» **Given task**:
Go through the entries below and write each one out exactly.

» **Supplied material**:
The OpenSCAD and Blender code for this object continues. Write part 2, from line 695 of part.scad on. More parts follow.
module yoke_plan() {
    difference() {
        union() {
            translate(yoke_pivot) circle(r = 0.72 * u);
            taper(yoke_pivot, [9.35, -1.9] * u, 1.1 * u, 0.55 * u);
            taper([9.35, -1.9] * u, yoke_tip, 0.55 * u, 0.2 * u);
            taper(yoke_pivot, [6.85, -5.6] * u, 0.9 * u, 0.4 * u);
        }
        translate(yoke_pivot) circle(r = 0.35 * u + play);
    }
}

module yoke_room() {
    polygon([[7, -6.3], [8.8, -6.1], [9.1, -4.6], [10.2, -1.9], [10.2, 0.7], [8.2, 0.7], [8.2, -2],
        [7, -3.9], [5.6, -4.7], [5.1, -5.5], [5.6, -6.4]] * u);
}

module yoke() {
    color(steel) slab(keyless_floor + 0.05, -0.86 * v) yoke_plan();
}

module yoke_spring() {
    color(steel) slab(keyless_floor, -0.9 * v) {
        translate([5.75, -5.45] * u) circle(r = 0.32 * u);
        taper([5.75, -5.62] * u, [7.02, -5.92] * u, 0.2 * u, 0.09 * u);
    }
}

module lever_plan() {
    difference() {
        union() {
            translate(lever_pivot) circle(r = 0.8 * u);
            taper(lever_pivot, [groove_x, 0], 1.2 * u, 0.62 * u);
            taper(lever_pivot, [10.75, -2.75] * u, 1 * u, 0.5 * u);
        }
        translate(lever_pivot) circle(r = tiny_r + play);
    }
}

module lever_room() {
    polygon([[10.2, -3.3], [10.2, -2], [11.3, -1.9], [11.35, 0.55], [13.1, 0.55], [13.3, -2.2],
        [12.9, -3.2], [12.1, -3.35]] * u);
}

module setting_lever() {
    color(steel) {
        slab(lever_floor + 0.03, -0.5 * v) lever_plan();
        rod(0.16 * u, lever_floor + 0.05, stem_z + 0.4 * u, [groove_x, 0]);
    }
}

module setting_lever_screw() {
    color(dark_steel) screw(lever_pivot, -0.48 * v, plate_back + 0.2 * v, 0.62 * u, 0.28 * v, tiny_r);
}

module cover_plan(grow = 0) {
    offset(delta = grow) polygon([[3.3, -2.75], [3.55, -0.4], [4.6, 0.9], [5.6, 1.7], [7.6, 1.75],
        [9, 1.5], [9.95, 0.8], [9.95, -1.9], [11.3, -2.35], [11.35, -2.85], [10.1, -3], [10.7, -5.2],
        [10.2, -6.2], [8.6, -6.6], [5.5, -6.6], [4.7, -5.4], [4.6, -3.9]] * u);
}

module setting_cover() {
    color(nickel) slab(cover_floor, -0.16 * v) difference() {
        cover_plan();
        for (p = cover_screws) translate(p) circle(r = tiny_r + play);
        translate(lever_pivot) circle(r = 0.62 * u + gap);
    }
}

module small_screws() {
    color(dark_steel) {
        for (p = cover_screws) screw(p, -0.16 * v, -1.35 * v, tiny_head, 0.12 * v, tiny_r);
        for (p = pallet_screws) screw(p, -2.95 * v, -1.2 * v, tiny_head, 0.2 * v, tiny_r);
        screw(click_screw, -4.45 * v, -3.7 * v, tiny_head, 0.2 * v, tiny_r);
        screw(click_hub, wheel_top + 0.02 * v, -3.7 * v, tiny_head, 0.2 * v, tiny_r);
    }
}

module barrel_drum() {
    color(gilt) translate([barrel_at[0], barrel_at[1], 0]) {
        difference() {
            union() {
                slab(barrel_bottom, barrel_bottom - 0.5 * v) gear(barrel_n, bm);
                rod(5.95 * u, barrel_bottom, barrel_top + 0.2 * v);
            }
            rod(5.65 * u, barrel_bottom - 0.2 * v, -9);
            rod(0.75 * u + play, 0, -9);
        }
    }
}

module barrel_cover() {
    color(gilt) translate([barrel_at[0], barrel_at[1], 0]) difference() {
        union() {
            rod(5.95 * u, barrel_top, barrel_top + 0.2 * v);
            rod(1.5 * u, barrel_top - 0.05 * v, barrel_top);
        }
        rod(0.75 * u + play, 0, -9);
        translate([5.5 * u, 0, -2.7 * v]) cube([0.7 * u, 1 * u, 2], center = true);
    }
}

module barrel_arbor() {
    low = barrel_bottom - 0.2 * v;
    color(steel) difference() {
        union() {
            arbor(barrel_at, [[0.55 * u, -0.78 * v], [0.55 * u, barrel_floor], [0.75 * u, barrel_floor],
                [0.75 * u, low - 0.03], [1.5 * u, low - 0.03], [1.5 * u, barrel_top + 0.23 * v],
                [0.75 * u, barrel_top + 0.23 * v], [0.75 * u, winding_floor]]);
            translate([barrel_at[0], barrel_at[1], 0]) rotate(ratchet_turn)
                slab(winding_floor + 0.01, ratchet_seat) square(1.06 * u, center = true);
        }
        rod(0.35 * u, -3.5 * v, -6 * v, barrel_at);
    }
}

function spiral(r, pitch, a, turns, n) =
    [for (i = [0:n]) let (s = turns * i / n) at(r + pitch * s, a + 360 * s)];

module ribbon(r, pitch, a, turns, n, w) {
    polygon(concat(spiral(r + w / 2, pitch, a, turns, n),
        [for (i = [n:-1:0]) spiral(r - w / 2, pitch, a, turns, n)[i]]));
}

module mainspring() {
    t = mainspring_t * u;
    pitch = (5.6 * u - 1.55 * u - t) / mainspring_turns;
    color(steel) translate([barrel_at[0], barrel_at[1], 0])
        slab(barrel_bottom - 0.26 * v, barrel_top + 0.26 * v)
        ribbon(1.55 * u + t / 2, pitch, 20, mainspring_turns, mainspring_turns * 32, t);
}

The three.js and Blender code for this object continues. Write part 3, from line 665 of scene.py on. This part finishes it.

» **Solution to this problem**:
The OpenSCAD and Blender code for this object continues. Write part 2, from line 695 of part.scad on. More parts follow.
module yoke_plan() {
    difference() {
        union() {
            translate(yoke_pivot) circle(r = 0.72 * u);
            taper(yoke_pivot, [9.35, -1.9] * u, 1.1 * u, 0.55 * u);
            taper([9.35, -1.9] * u, yoke_tip, 0.55 * u, 0.2 * u);
            taper(yoke_pivot, [6.85, -5.6] * u, 0.9 * u, 0.4 * u);
        }
        translate(yoke_pivot) circle(r = 0.35 * u + play);
    }
}

module yoke_room() {
    polygon([[7, -6.3], [8.8, -6.1], [9.1, -4.6], [10.2, -1.9], [10.2, 0.7], [8.2, 0.7], [8.2, -2],
        [7, -3.9], [5.6, -4.7], [5.1, -5.5], [5.6, -6.4]] * u);
}

module yoke() {
    color(steel) slab(keyless_floor + 0.05, -0.86 * v) yoke_plan();
}

module yoke_spring() {
    color(steel) slab(keyless_floor, -0.9 * v) {
        translate([5.75, -5.45] * u) circle(r = 0.32 * u);
        taper([5.75, -5.62] * u, [7.02, -5.92] * u, 0.2 * u, 0.09 * u);
    }
}

module lever_plan() {
    difference() {
        union() {
            translate(lever_pivot) circle(r = 0.8 * u);
            taper(lever_pivot, [groove_x, 0], 1.2 * u, 0.62 * u);
            taper(lever_pivot, [10.75, -2.75] * u, 1 * u, 0.5 * u);
        }
        translate(lever_pivot) circle(r = tiny_r + play);
    }
}

module lever_room() {
    polygon([[10.2, -3.3], [10.2, -2], [11.3, -1.9], [11.35, 0.55], [13.1, 0.55], [13.3, -2.2],
        [12.9, -3.2], [12.1, -3.35]] * u);
}

module setting_lever() {
    color(steel) {
        slab(lever_floor + 0.03, -0.5 * v) lever_plan();
        rod(0.16 * u, lever_floor + 0.05, stem_z + 0.4 * u, [groove_x, 0]);
    }
}

module setting_lever_screw() {
    color(dark_steel) screw(lever_pivot, -0.48 * v, plate_back + 0.2 * v, 0.62 * u, 0.28 * v, tiny_r);
}

module cover_plan(grow = 0) {
    offset(delta = grow) polygon([[3.3, -2.75], [3.55, -0.4], [4.6, 0.9], [5.6, 1.7], [7.6, 1.75],
        [9, 1.5], [9.95, 0.8], [9.95, -1.9], [11.3, -2.35], [11.35, -2.85], [10.1, -3], [10.7, -5.2],
        [10.2, -6.2], [8.6, -6.6], [5.5, -6.6], [4.7, -5.4], [4.6, -3.9]] * u);
}

module setting_cover() {
    color(nickel) slab(cover_floor, -0.16 * v) difference() {
        cover_plan();
        for (p = cover_screws) translate(p) circle(r = tiny_r + play);
        translate(lever_pivot) circle(r = 0.62 * u + gap);
    }
}

module small_screws() {
    color(dark_steel) {
        for (p = cover_screws) screw(p, -0.16 * v, -1.35 * v, tiny_head, 0.12 * v, tiny_r);
        for (p = pallet_screws) screw(p, -2.95 * v, -1.2 * v, tiny_head, 0.2 * v, tiny_r);
        screw(click_screw, -4.45 * v, -3.7 * v, tiny_head, 0.2 * v, tiny_r);
        screw(click_hub, wheel_top + 0.02 * v, -3.7 * v, tiny_head, 0.2 * v, tiny_r);
    }
}

module barrel_drum() {
    color(gilt) translate([barrel_at[0], barrel_at[1], 0]) {
        difference() {
            union() {
                slab(barrel_bottom, barrel_bottom - 0.5 * v) gear(barrel_n, bm);
                rod(5.95 * u, barrel_bottom, barrel_top + 0.2 * v);
            }
            rod(5.65 * u, barrel_bottom - 0.2 * v, -9);
            rod(0.75 * u + play, 0, -9);
        }
    }
}

module barrel_cover() {
    color(gilt) translate([barrel_at[0], barrel_at[1], 0]) difference() {
        union() {
            rod(5.95 * u, barrel_top, barrel_top + 0.2 * v);
            rod(1.5 * u, barrel_top - 0.05 * v, barrel_top);
        }
        rod(0.75 * u + play, 0, -9);
        translate([5.5 * u, 0, -2.7 * v]) cube([0.7 * u, 1 * u, 2], center = true);
    }
}

module barrel_arbor() {
    low = barrel_bottom - 0.2 * v;
    color(steel) difference() {
        union() {
            arbor(barrel_at, [[0.55 * u, -0.78 * v], [0.55 * u, barrel_floor], [0.75 * u, barrel_floor],
                [0.75 * u, low - 0.03], [1.5 * u, low - 0.03], [1.5 * u, barrel_top + 0.23 * v],
                [0.75 * u, barrel_top + 0.23 * v], [0.75 * u, winding_floor]]);
            translate([barrel_at[0], barrel_at[1], 0]) rotate(ratchet_turn)
                slab(winding_floor + 0.01, ratchet_seat) square(1.06 * u, center = true);
        }
        rod(0.35 * u, -3.5 * v, -6 * v, barrel_at);
    }
}

function spiral(r, pitch, a, turns, n) =
    [for (i = [0:n]) let (s = turns * i / n) at(r + pitch * s, a + 360 * s)];

module ribbon(r, pitch, a, turns, n, w) {
    polygon(concat(spiral(r + w / 2, pitch, a, turns, n),
        [for (i = [n:-1:0]) spiral(r - w / 2, pitch, a, turns, n)[i]]));
}

module mainspring() {
    t = mainspring_t * u;
    pitch = (5.6 * u - 1.55 * u - t) / mainspring_turns;
    color(steel) translate([barrel_at[0], barrel_at[1], 0])
        slab(barrel_bottom - 0.26 * v, barrel_top + 0.26 * v)
        ribbon(1.55 * u + t / 2, pitch, 20, mainspring_turns, mainspring_turns * 32, t);
}

The three.js and Blender code for this object continues. Write part 3, from line 665 of scene.py on. This part finishes it.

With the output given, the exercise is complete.